Tuesday, July 28, 2009

nicholson baker on the kindle

Nicholson Baker, who authored this fantastic book,* explores the pros and cons of the Kindle2.

Check out this hidden lede, about 1/3 of the way through the story:

The success of the ebook is being fueled by the romance and erotic romance market,” Peter Smith, of ITworld, reports. Smith cites the actress and Kindle enthusiast Felicia Day, of “Buffy the Vampire Slayer,” who has been bingeing on paranormals like “Dark Needs at Night’s Edge.” “I’ve read like, 6 books this week and ordered about 10 more,” Day blogged. “It’s stuff I never would have checked out at the Barnes and Noble, because the gleaming and oily man chests would have made me blush too much.”

As someone that reads books semi-regularly and as a result carries them around with him 95% of the time (Stephen King once wrote that you never know when you're going to get a spare 10 minutes, and that's true), it's cool to be able to look--physically, simply look over at some other person sitting at a park bench and see: "Oh they're reading the new Dan Brown novel, avoid this person as though they were plagued."

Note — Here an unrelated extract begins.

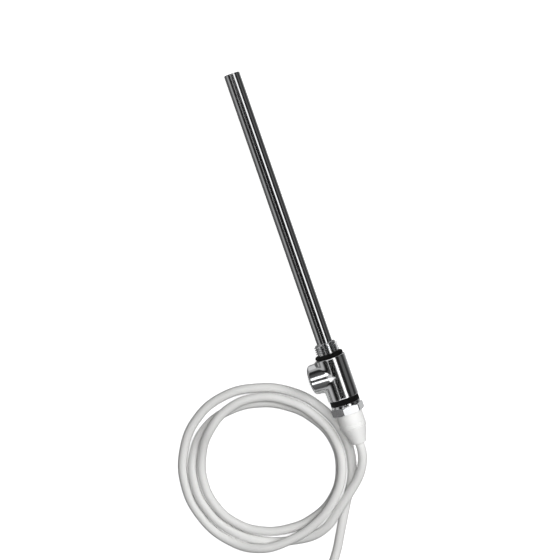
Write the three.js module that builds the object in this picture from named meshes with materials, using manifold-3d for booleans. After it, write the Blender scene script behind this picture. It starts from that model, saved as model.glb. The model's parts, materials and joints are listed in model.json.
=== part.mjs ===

Kindle eliminates that, eliminates the tiny, infintesimal sliver of connectedness that physical books offer. I know, reading is a solitary activity and you don't see people getting together for reading sessions (although I once spent a magical afternoon with three other people reading the books that I had thrown around my car, which is important to do because You Never Know) and blah blah blah, but do we really need to replace this sense of intellectual self-branding and -advertisement with a formless tablet. I suppose that the Kindle itself is a conversation piece ("Oh, you have $300 to spend on something that looks like "a wet newspaper" too!"), but only will be as long as it's novel (i.e. in the same way that iPods once were**.)

Yes, it is possible and even likely that the Kindle or things like it could revitalize a flagging publishing industry and is probably damn good for the rainforest. Think of the elimination in environment, social, and financial costs of having to process trees into paper, and then think about the ease of buying a book--downloading it in 60 seconds versus spending 100 times that in a bookstore--and you have a relatively simple math. The Kindle WILL be good for people that want to publish books (not necessarily the publishing industry) and especially self-publishers. Hell, it might even eliminate the pesky problem of editors and publishers entirely.

But the thing is that I kind of LIKE going to the bookstore (and I might be in the minority on this and now that I'm thinking about it there will always be somewhere that I can go to be surrounded by stacks of printed word on processed pulp), and the Kindle is just one in a string of ever-increasing reasons never to leave my house. You don't even have to wait the annoying three days until Amazon drops the book off at your house, you don't have to deal with the hassle of the magical old-book smell, you don't have to have all that disgusting human history involved with the acquisition of old and therefore cheap books.

Kindle creates an experience that is unique to you (no trading or swapping), and homogenized and sanitized for your benefit. It will doubtless keep improving, providing sharper contrast, more titles, better solutions to the problems of displaying in-text graphics, and probably eventually replace books as a better reading solution. But that sucks, and I'm going to go back to reading the copy of "The Prince" that I bought for a dollar.

*Not available on the Kindle.
**I once handwrote a semi-long, serious essay about the social aspects of iPod ownership, but I've lost that, and I was 14 or 15 at the time.